* MATERIAL PROVIDED:
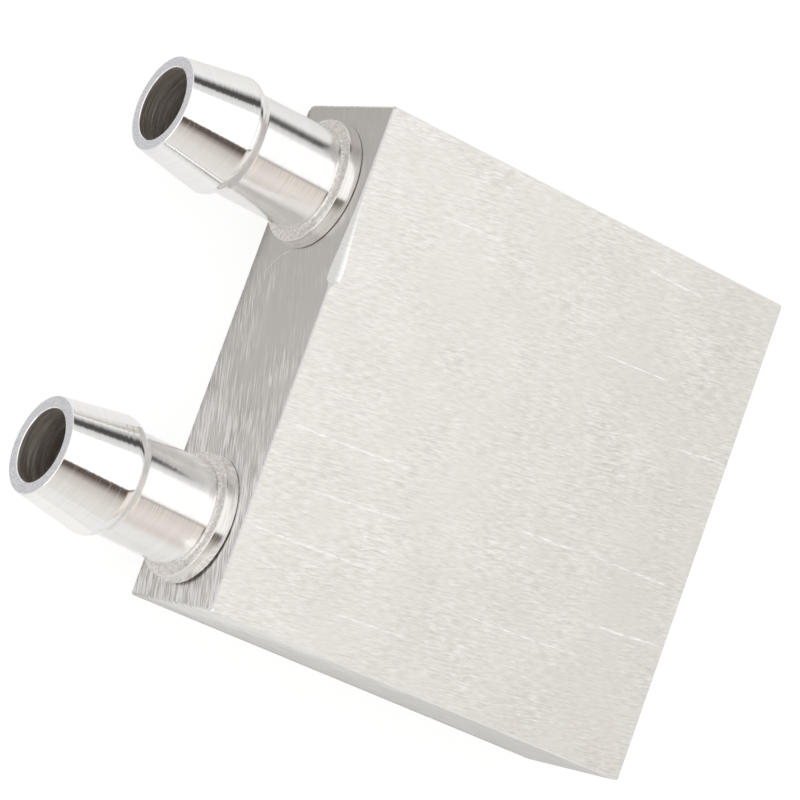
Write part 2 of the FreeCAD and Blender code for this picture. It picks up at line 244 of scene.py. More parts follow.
for name, card in cards.items():
    material, tree = newMaterial(name)
    place = addNode(tree, "ShaderNodeTexCoord")
    across = addNode(tree, "ShaderNodeSeparateXYZ", links={0: place.outputs["UV"]})
    along = addNode(tree, "ShaderNodeSeparateXYZ", links={0: place.outputs["Object"]})
    tone = across.outputs["Y"]
    if "ragged" in card:
        stray = addNode(tree, "ShaderNodeTexNoise",
                        {"noise_dimensions": "1D", "Scale": 1 / studio["strayPitch"],
                         "Detail": studio["strayDetail"]}, {"W": along.outputs["X"]})
        tone = addNode(tree, "ShaderNodeMath", {"operation": "MULTIPLY_ADD", 1: card["ragged"]},
                       {0: stray.outputs["Fac"], 2: tone}).outputs[0]
        tone = addNode(tree, "ShaderNodeMath", {"operation": "SUBTRACT", 1: card["ragged"] / 2},
                       {0: tone}).outputs[0]
    colour = addNode(tree, "ShaderNodeValToRGB", {"stops": card["stops"]}, {"Fac": tone}).outputs[0]
    if "farStops" in card:  # other tones for larger X
        other = addNode(tree, "ShaderNodeValToRGB", {"stops": card["farStops"]}, {"Fac": tone}).outputs[0]
        nearX, farX = card["farFrom"]
        far = addNode(tree, "ShaderNodeMapRange", {"From Min": nearX, "From Max": farX},
                      {"Value": along.outputs["X"]}).outputs[0]
        colour = addNode(tree, "ShaderNodeMix", {"data_type": "RGBA"},
                         {0: far, 6: colour, 7: other}).outputs[2]
    shade = addNode(tree, "ShaderNodeEmission", {"Strength": card.get("strength", 1.0)}, {"Color": colour})
    if "oneWay" in card:  # clear from behind, and to every ray past the first reflection, whose depth is 1
        rays = addNode(tree, "ShaderNodeLightPath")
        back = addNode(tree, "ShaderNodeNewGeometry").outputs["Backfacing"]
        late = addNode(tree, "ShaderNodeMath", {"operation": "GREATER_THAN", 1: 1.5},
                       {0: rays.outputs["Ray Depth"]})
        gone = addNode(tree, "ShaderNodeMath", {"operation": "MAXIMUM"}, {0: late.outputs[0], 1: back})
        clear = addNode(tree, "ShaderNodeBsdfTransparent")
        shade = addNode(tree, "ShaderNodeMixShader",
                        links={"Fac": gone.outputs[0], 1: shade.outputs[0], 2: clear.outputs[0]})
    addNode(tree, "ShaderNodeOutputMaterial", links={"Surface": shade.outputs[0]})
    piece = meshPiece(name, np.array(card["corners"]), [(0, 1, 2, 3)], [material])
    layer = piece.data.uv_layers.new(name="across")
    layer.data.foreach_set("uv", np.array([0, 0, 1, 0, 1, 1, 0, 1], np.float32))
    piece.visible_camera = piece.visible_diffuse = piece.visible_shadow = piece.visible_transmission = False
print("studio and camera placed")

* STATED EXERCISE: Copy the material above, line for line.

* EXPECTED ANSWER:
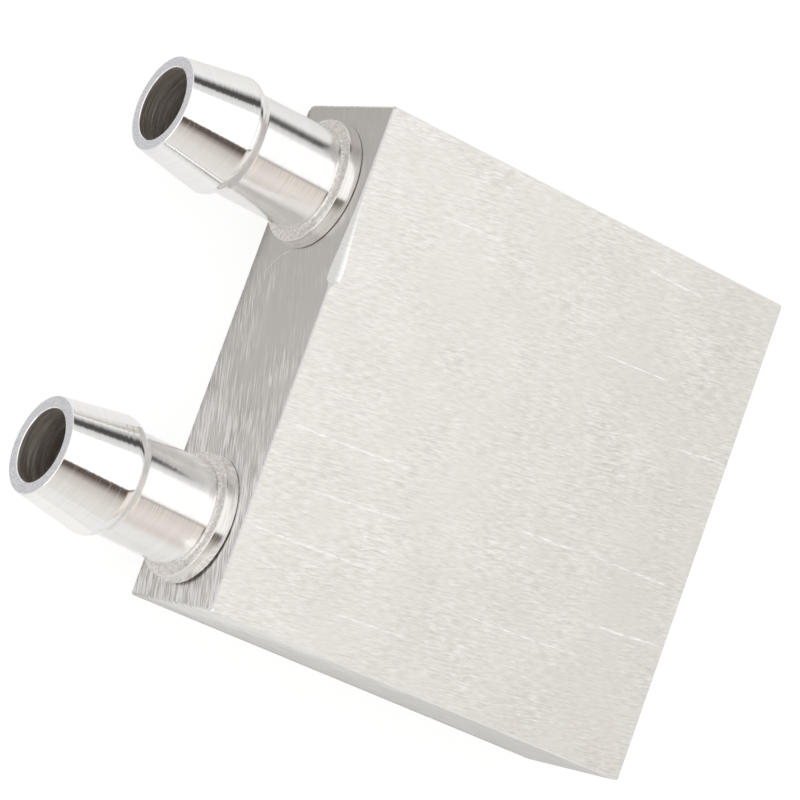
Write part 2 of the FreeCAD and Blender code for this picture. It picks up at line 244 of scene.py. More parts follow.
for name, card in cards.items():
    material, tree = newMaterial(name)
    place = addNode(tree, "ShaderNodeTexCoord")
    across = addNode(tree, "ShaderNodeSeparateXYZ", links={0: place.outputs["UV"]})
    along = addNode(tree, "ShaderNodeSeparateXYZ", links={0: place.outputs["Object"]})
    tone = across.outputs["Y"]
    if "ragged" in card:
        stray = addNode(tree, "ShaderNodeTexNoise",
                        {"noise_dimensions": "1D", "Scale": 1 / studio["strayPitch"],
                         "Detail": studio["strayDetail"]}, {"W": along.outputs["X"]})
        tone = addNode(tree, "ShaderNodeMath", {"operation": "MULTIPLY_ADD", 1: card["ragged"]},
                       {0: stray.outputs["Fac"], 2: tone}).outputs[0]
        tone = addNode(tree, "ShaderNodeMath", {"operation": "SUBTRACT", 1: card["ragged"] / 2},
                       {0: tone}).outputs[0]
    colour = addNode(tree, "ShaderNodeValToRGB", {"stops": card["stops"]}, {"Fac": tone}).outputs[0]
    if "farStops" in card:  # other tones for larger X
        other = addNode(tree, "ShaderNodeValToRGB", {"stops": card["farStops"]}, {"Fac": tone}).outputs[0]
        nearX, farX = card["farFrom"]
        far = addNode(tree, "ShaderNodeMapRange", {"From Min": nearX, "From Max": farX},
                      {"Value": along.outputs["X"]}).outputs[0]
        colour = addNode(tree, "ShaderNodeMix", {"data_type": "RGBA"},
                         {0: far, 6: colour, 7: other}).outputs[2]
    shade = addNode(tree, "ShaderNodeEmission", {"Strength": card.get("strength", 1.0)}, {"Color": colour})
    if "oneWay" in card:  # clear from behind, and to every ray past the first reflection, whose depth is 1
        rays = addNode(tree, "ShaderNodeLightPath")
        back = addNode(tree, "ShaderNodeNewGeometry").outputs["Backfacing"]
        late = addNode(tree, "ShaderNodeMath", {"operation": "GREATER_THAN", 1: 1.5},
                       {0: rays.outputs["Ray Depth"]})
        gone = addNode(tree, "ShaderNodeMath", {"operation": "MAXIMUM"}, {0: late.outputs[0], 1: back})
        clear = addNode(tree, "ShaderNodeBsdfTransparent")
        shade = addNode(tree, "ShaderNodeMixShader",
                        links={"Fac": gone.outputs[0], 1: shade.outputs[0], 2: clear.outputs[0]})
    addNode(tree, "ShaderNodeOutputMaterial", links={"Surface": shade.outputs[0]})
    piece = meshPiece(name, np.array(card["corners"]), [(0, 1, 2, 3)], [material])
    layer = piece.data.uv_layers.new(name="across")
    layer.data.foreach_set("uv", np.array([0, 0, 1, 0, 1, 1, 0, 1], np.float32))
    piece.visible_camera = piece.visible_diffuse = piece.visible_shadow = piece.visible_transmission = False
print("studio and camera placed")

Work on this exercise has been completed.